WICB treads carefully

ST JOHN’S, Antigua – The West Indies Cricket Board (WICB) will first have to carefully study the report, submitted on Saturday, by the high-level task force commissioned with investigating the ill-fated tour of India in October before deciding whether or not they will implement the any of its recommendations.

This is according to Corporate Communications Officer for the WICB, Imran Khan, who said it is still too early to determine whether implicated parties could face disciplinary actions.

“The Board itself is studying the complete report and will make an announcement in due course. Once they would have had an opportunity to fully study the report and make a determination as to the way forward, and once that is done, we will make an announcement as to how that aspect of the business will move on,” Khan said.

The task force, in its report, said the WICB, players union (WIPA) and West Indies players were all at fault in the controversy.

The task force said that while the board and WIPA had “erred significantly” in their administration of the new Memorandum of Understanding (MOU), the players also needed to shoulder a “significant proportion of the blame” for the abandoned tour.

The decision by players to abandon the India tour resulted in the BCCI threatening legal actions against the WICB, a situation Khan says the regional board is still trying to handle.

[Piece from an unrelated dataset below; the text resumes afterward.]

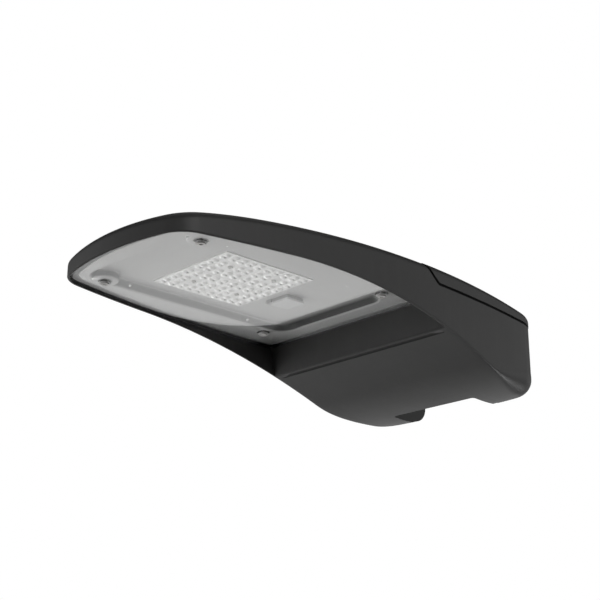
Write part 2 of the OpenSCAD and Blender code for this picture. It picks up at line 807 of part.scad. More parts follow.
// Connector block beside the light engine, with its pale cap
connector_ahead = 104;
connector_c = [lens_rear_x + connector_ahead, -6];
connector_h = 4;
cap_h = 2.4;
plug_l = 8;
plug_w = 7;
module board_connector() {
    low = [connector_c[0] - connector_l / 2 + 1, connector_c[1] - connector_w / 2 + 1,
        pan_floor_z - connector_h - touch_gap];
    color(rubber_colour)
    translate(low) {
        cube([connector_l - 2, connector_w - 2, connector_h]);
        translate([connector_l - plug_l, -plug_w, 0]) cube([plug_l, plug_w + 1, connector_h]);
    }
}

module connector_cap() {
    color(pale_colour)
    translate([connector_c[0] - connector_l / 2, connector_c[1] - connector_w / 2,
            pan_floor_z - connector_h - 2 * touch_gap - cap_h])
        cube([connector_l, connector_w, cap_h]);
}

// Wire with eight sides along a route, with its end faces square to the last runs
wire_sides = 8;
function run_of(route, i) =
    let (a = route[max(i - 1, 0)], b = route[min(i + 1, len(route) - 1)]) (b - a) / norm(b - a);
function wire_ring(c, run, r) =
    let (aside = cross(run, [0, 1, 0]), u = aside / norm(aside), v = cross(run, u))
    [for (k = [0:wire_sides - 1]) let (a = 360 * k / wire_sides) c + r * (cos(a) * u + sin(a) * v)];
module wire(route, r) {
    last = len(route) - 1;
    function at(i, k) = i * wire_sides + k % wire_sides;
    polyhedron(
        [for (i = [0:last]) each wire_ring(route[i], run_of(route, i), r)],
        concat(
            [[for (k = [wire_sides - 1:-1:0]) at(0, k)]],
            [[for (k = [0:wire_sides - 1]) at(last, k)]],
            [for (i = [0:last - 1]) for (k = [0:wire_sides - 1])
                each triangles([at(i, k), at(i, k + 1), at(i + 1, k + 1), at(i + 1, k)])]));
}

lead_r = 1.1;
lead_apart = 1.5;
lead_bend = 3;
driver_c = [gear_plate_x + gear_plate_l - 2 - driver_w / 2, 0];
gear_top_z = gear_plate_z + gear_plate_t;
module module_leads() {
    start_y = connector_c[1] - connector_w / 2 - 4;
    color([0.8, 0.1, 0.1])
    for (side = [-1, 1])
        wire([
            [connector_c[0], start_y + side * lead_apart, pan_floor_z - lead_r],
            [connector_c[0], start_y + side * lead_apart, lead_z + 2 * lead_bend],
            [gear_front_x + 10 * lead_bend, lead_y + side * lead_apart, lead_z + lead_bend],
            [gear_front_x + 7 * lead_bend, lead_y + side * lead_apart, lead_z],
            [gear_front_x - 2 * lead_bend, lead_y + side * lead_apart, lead_z],
            [gear_front_x - 2 * lead_bend, lead_y + side * lead_apart, gear_top_z + driver_h + lead_bend],
            [driver_c[0] + 7 * lead_bend, lead_y + side * lead_apart, gear_top_z + driver_h + lead_bend],
            [driver_c[0] + 7 * lead_bend, lead_y + side * lead_apart, gear_top_z + driver_h + 2 * touch_gap]],
            lead_r);
}

module gear_plate() {
    color(steel_colour)
    difference() {
        translate([gear_plate_x, -gear_plate_w / 2, gear_plate_z])
            cube([gear_plate_l, gear_plate_w, gear_plate_t]);
        for (p = gear_boss_places)
            translate([p[0], p[1], gear_plate_z - 1])
                cylinder(r = gear_hole_r, h = gear_plate_t + 2, $fn = 24);
        for (p = driver_screw_places)
            translate([p[0], p[1], gear_plate_z - 1])
                cylinder(r = gear_screw_r, h = gear_plate_t + 2, $fn = 24);
    }
}

module gear_plate_screws() {
    color(steel_colour)
    for (p = gear_boss_places)
        translate([p[0], p[1], gear_top_z + touch_gap])
            socket_screw(gear_head_r, gear_head_h, gear_screw_r - touch_gap, gear_plate_t + gear_screw_bite,
                gear_head_r * 0.4);
}

driver_foot = 8;
driver_foot_t = 2;
driver_screw_places = [for (side = [-1, 1]) [driver_c[0], side * (driver_l / 2 - driver_foot / 2)]];
module driver() {
    color([0.85, 0.85, 0.83])
    difference() {
        union() {
            translate([driver_c[0] - driver_w / 2, -driver_l / 2 + driver_foot, gear_top_z + touch_gap])
                cube([driver_w, driver_l - 2 * driver_foot, driver_h]);
            translate([driver_c[0] - driver_w / 2 + driver_foot, -driver_l / 2, gear_top_z + touch_gap])
                cube([driver_w - 2 * driver_foot, driver_l, driver_foot_t]);
        }
        for (p = driver_screw_places)
            translate([p[0], p[1], gear_top_z]) cylinder(r = gear_hole_r, h = 2 * driver_foot_t, $fn = 24);
    }
}

module driver_screws() {
    color(steel_colour)
    for (p = driver_screw_places)
        translate([p[0], p[1], gear_top_z + driver_foot_t + 2 * touch_gap])
            socket_screw(gear_head_r, gear_head_h, gear_screw_r - touch_gap, gear_plate_t + 2 * driver_foot_t,
                gear_head_r * 0.4);
}

// Surge protector and terminal block stand side by side behind the driver
gear_aisle = 5;
gear_row_x = driver_c[0] - driver_w / 2 - gear_aisle;
surge_c = [gear_row_x - surge_w / 2, gear_plate_w / 4 + gear_aisle];
module surge_protector() {
    color([0.8, 0.8, 0.8])
    translate([surge_c[0] - surge_w / 2, surge_c[1] - surge_l / 2, gear_top_z + touch_gap])
        cube([surge_w, surge_l, surge_h]);
}

terminal_c = [gear_row_x - surge_w / 2, -gear_plate_w / 4 - gear_aisle];
terminal_wire_r = 4;
terminal_wire_depth = 8;
module terminal_block() {
    ways = 3;
    pitch = terminal_l / (ways + 0.5);
    color([0.9, 0.9, 0.88])
    difference() {
        translate([terminal_c[0] - terminal_w / 2, terminal_c[1] - terminal_l / 2, gear_top_z + touch_gap])
            cube([terminal_w, terminal_l, terminal_h]);
        for (i = [0:ways - 1])
            translate([terminal_c[0], terminal_c[1] + (i - (ways - 1) / 2) * pitch,
                    gear_top_z + terminal_h - terminal_wire_depth])
                cylinder(r = terminal_wire_r, h = terminal_h, $fn = 24);
    }
}

module ground_screw() {
    color([0.2, 0.55, 0.25])
    translate([ground_place[0], ground_place[1], ground_boss_top + touch_gap])
        socket_screw(gear_head_r, gear_head_h, ground_screw_r - touch_gap, blind / 2 - 1, gear_head_r * 0.4);
}

// Grommet in the wire hole: its outer lip lies in a recess, flush with the mounting face
grommet_lip = 2.5;
grommet_edge = 2;
module wire_grommet() {
    color(rubber_colour)
    rotate([0, 90, 0]) rotate_extrude($fn = 64) translate([cable_bore_r, 0]) {
        translate([0, touch_gap])
            square([wire_hole_r - touch_gap - cable_bore_r, mount_wall_t + grommet_lip - touch_gap]);
        for (z = [touch_gap, mount_wall_t + touch_gap])
            translate([0, z])
                square([wire_hole_r + grommet_edge - cable_bore_r, grommet_lip - 2 * touch_gap]);
    }
}

housing();
rear_cover();
cover_gasket();
cover_screws();
glass_lens();
lens_gasket();
lens_washers();
lens_screws();
reflector_tray();
tray_rivets();
led_board();
led_packages();
optic_plate(plate_places[0]);  // optic_plate_1
optic_plate(plate_places[1]);  // optic_plate_2
optic_plate(plate_places[2]);  // optic_plate_3
optic_plate(plate_places[3]);  // optic_plate_4
optic_screws();
board_connector();
connector_cap();
module_leads();
gear_plate();
gear_plate_screws();
driver();
driver_screws();
surge_protector();
terminal_block();
ground_screw();
wire_grommet();
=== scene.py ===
# %% [markdown]
# # LED area light
# A slim cast head that bolts to a pole or an arm, seen from below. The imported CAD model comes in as
# a fixed frame, and this notebook dresses it: finer meshes for the pieces that show, and a finish
# for every piece. All sizes below are millimetres and become metres where a mesh is made.

# %% Load the frame
import math
import bpy
import numpy as np
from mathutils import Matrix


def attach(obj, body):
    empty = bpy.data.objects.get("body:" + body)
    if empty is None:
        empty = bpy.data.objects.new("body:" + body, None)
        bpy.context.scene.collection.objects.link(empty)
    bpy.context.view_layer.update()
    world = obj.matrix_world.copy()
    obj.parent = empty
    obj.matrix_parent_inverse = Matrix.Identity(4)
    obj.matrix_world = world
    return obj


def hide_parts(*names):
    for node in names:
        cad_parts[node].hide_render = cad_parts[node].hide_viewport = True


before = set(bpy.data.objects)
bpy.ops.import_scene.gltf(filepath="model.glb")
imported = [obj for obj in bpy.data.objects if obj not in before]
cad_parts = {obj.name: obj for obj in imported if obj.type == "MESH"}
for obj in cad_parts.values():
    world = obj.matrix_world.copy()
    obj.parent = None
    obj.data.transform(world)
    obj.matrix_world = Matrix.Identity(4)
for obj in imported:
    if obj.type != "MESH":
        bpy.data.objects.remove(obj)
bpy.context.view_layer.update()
MM = 0.001

# %% [markdown]
# ## Meshes from arrays
# Every new piece is a set of points worked out with numpy and faces that join them. A solid is
# mostly a stack of closed rings with equal numbers of points, so one function joins the rings, and
# another puts points and faces into a mesh without a Python loop over the vertices.

# %% Points and faces to an object
def make_object(name, points, faces, smooth_deg=35.0):
    """points is an (n, 3) array in mm, and faces a list of (k, corners) index arrays."""
    mesh = bpy.data.meshes.new(name)
    faces = [np.asarray(f, dtype=np.int32) for f in faces if len(f)]
    sizes = np.concatenate([np.full(len(f), f.shape[1], dtype=np.int32) for f in faces])
    corners = np.concatenate([f.ravel() for f in faces])
    mesh.vertices.add(len(points))
    mesh.vertices.foreach_set("co", (np.asarray(points, dtype=float) * MM).ravel())
    mesh.loops.add(len(corners))
    mesh.loops.foreach_set("vertex_index", corners)
    mesh.polygons.add(len(sizes))
    mesh.polygons.foreach_set("loop_start", np.concatenate([[0], np.cumsum(sizes)[:-1]]))
    mesh.update(calc_edges=True)
    mesh.validate()
    obj = bpy.data.objects.new(name, mesh)
    bpy.context.scene.collection.objects.link(obj)
    smooth(obj, smooth_deg)
    return obj


def smooth(obj, degrees):
    """Smooth shading, with edges sharper than the angle left crisp."""
    obj.data.polygons.foreach_set("use_smooth", np.ones(len(obj.data.polygons), dtype=bool))
    obj.data.set_sharp_from_angle(angle=math.radians(degrees))
    obj.data.update()

# %% Quads between rings
def strips(rows, count, wrap_rows=False, start=0):
    """Quads between neighbouring rings of count points; point k of ring r has index start + r * count + k."""
    i = np.arange(count)
    j = (i + 1) % count
    last = rows if wrap_rows else rows - 1
    a = np.arange(last)[:, None] * count + start
    b = (np.arange(1, last + 1) % rows)[:, None] * count + start
    return np.stack([a + i, a + j, b + j, b + i], axis=-1).reshape(-1, 4)


def lift(loop, z):
    """A flat loop (n, 2) at the height z, which may differ from point to point."""
    return np.column_stack([loop, np.broadcast_to(z, len(loop))])

# %% [markdown]
# A solid made from rings needs its two ends closed. A flat face does it where the end is flat. The
# casting's ends are curved, so there rungs join the left half of the ring to the right half, which
# keeps the faces small and close to the curve.

# %% Solids from rings
def capped(name, rings, smooth_deg=35.0):
    """Rings from low to high, closed by one flat face at each end."""
    n = len(rings[0])
    low = np.arange(n)[::-1][None, :]
    high = (np.arange(n) + (len(rings) - 1) * n)[None, :]
    return make_object(name, np.concatenate(rings), [strips(len(rings), n), low, high], smooth_deg)


def looped(name, rings, smooth_deg=35.0):
    """Rings that close on themselves, as round a hole."""
    return make_object(name, np.concatenate(rings), [strips(len(rings), len(rings[0]), True)], smooth_deg)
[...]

“I’d think that yes, it would be fair to say it is a lingering issue, but it is an issue that significant gains and advancements are being made. The WICB is in discussions with the BCCI with regards to that issue, but I don’t think that issue, in any reasonableness, has been concluded,” Khan said.

The task force, headed by Michael Gordon QC and including ex-WICB president Sir Wes Hall and prominent Barbadian attorney Sir Richard Cheltenham, also laid out eight recommendations aimed at preventing a repeat of the debacle.

This follows a month-long investigation of the crisis, which stemmed from the one-day team’s decision to walk off the tour of India, in a contracts dispute with WIPA and the WICB.

West Indies players on tour, contended the new MOU would have resulted in a reduction of up to 70 per cent of their earnings and asked for the agreement to be revised.

When this did not occur, they quit the tour following the fourth ODI in Dharamsala, abandoning the fifth ODI, the one-off Twenty20 International and the scheduled three-Test series.